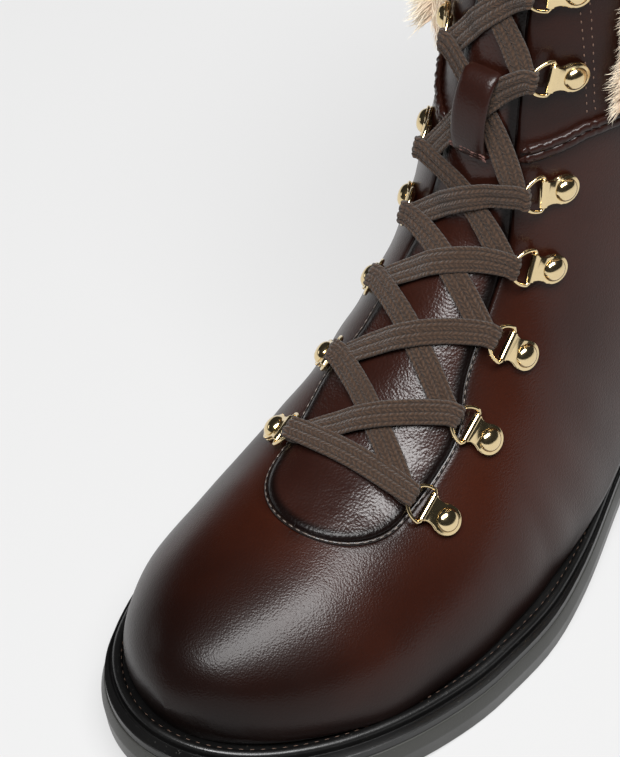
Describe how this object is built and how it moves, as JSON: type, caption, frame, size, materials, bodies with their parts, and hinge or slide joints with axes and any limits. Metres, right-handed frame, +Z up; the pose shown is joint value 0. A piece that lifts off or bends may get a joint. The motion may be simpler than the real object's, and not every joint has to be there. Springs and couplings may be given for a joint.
{
  "type": "winter boot",
  "caption": "Left lace-up leather ankle boot with a rounded toe, a low rubber sole, D-ring lacing, a padded tongue and a pile collar.",
  "frame": {"origin": "on the floor under the middle of the boot", "axes": "+X to the toe, +Y to the outer side of the foot, +Z up"},
  "size_m": [0.272, 0.0941, 0.1801],
  "materials": {
    "leather": "polished dark brown",
    "plug": "softly grained dark brown",
    "rubber": "satin black",
    "footbed": "matt",
    "fur": "cream pile",
    "brass": "polished pale gold",
    "lace": "flat woven brown"
  },
  "bodies": {
    "root": {"outsole": "rubber", "heel": "rubber", "welt": "rubber", "insole": "footbed", "upper": "leather", "tongue": "plug", "lace": "lace", "keeper_loop": "leather", "fur_collar": "fur", "clip_outer_1": "brass", "ring_outer_1": "brass", "clip_inner_1": "brass", "ring_inner_1": "brass", "clip_outer_2": "brass", "ring_outer_2": "brass", "clip_inner_2": "brass", "ring_inner_2": "brass", "clip_outer_3": "brass", "ring_outer_3": "brass", "clip_inner_3": "brass", "ring_inner_3": "brass", "clip_outer_4": "brass", "ring_outer_4": "brass", "clip_inner_4": "brass", "ring_inner_4": "brass", "clip_outer_5": "brass", "ring_outer_5": "brass", "clip_inner_5": "brass", "ring_inner_5": "brass", "clip_outer_6": "brass", "ring_outer_6": "brass", "clip_inner_6": "brass", "ring_inner_6": "brass", "clip_outer_7": "brass", "ring_outer_7": "brass", "clip_inner_7": "brass", "ring_inner_7": "brass"}
  },
  "joints": []
}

======

# [Task brief]
Copy the material above verbatim.

# [Full answer]
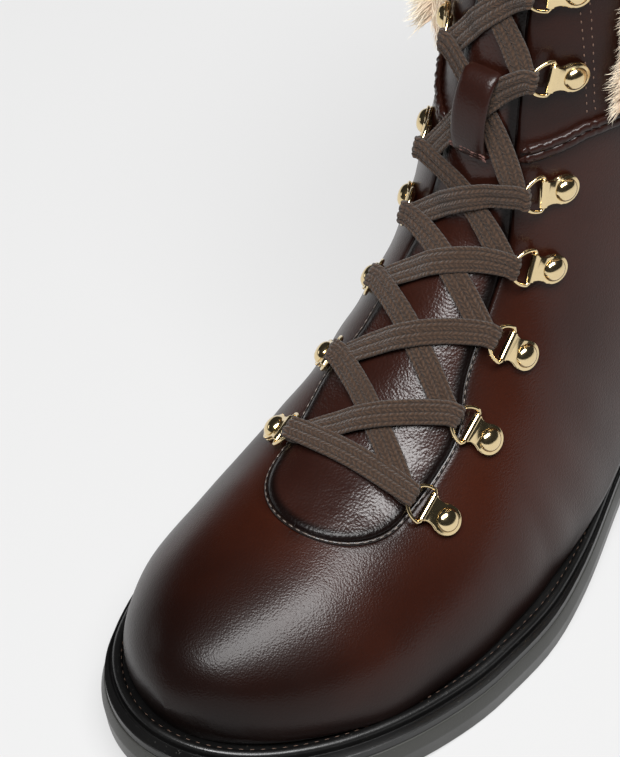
Describe how this object is built and how it moves, as JSON: type, caption, frame, size, materials, bodies with their parts, and hinge or slide joints with axes and any limits. Metres, right-handed frame, +Z up; the pose shown is joint value 0. A piece that lifts off or bends may get a joint. The motion may be simpler than the real object's, and not every joint has to be there. Springs and couplings may be given for a joint.
{
  "type": "winter boot",
  "caption": "Left lace-up leather ankle boot with a rounded toe, a low rubber sole, D-ring lacing, a padded tongue and a pile collar.",
  "frame": {"origin": "on the floor under the middle of the boot", "axes": "+X to the toe, +Y to the outer side of the foot, +Z up"},
  "size_m": [0.272, 0.0941, 0.1801],
  "materials": {
    "leather": "polished dark brown",
    "plug": "softly grained dark brown",
    "rubber": "satin black",
    "footbed": "matt",
    "fur": "cream pile",
    "brass": "polished pale gold",
    "lace": "flat woven brown"
  },
  "bodies": {
    "root": {"outsole": "rubber", "heel": "rubber", "welt": "rubber", "insole": "footbed", "upper": "leather", "tongue": "plug", "lace": "lace", "keeper_loop": "leather", "fur_collar": "fur", "clip_outer_1": "brass", "ring_outer_1": "brass", "clip_inner_1": "brass", "ring_inner_1": "brass", "clip_outer_2": "brass", "ring_outer_2": "brass", "clip_inner_2": "brass", "ring_inner_2": "brass", "clip_outer_3": "brass", "ring_outer_3": "brass", "clip_inner_3": "brass", "ring_inner_3": "brass", "clip_outer_4": "brass", "ring_outer_4": "brass", "clip_inner_4": "brass", "ring_inner_4": "brass", "clip_outer_5": "brass", "ring_outer_5": "brass", "clip_inner_5": "brass", "ring_inner_5": "brass", "clip_outer_6": "brass", "ring_outer_6": "brass", "clip_inner_6": "brass", "ring_inner_6": "brass", "clip_outer_7": "brass", "ring_outer_7": "brass", "clip_inner_7": "brass", "ring_inner_7": "brass"}
  },
  "joints": []
}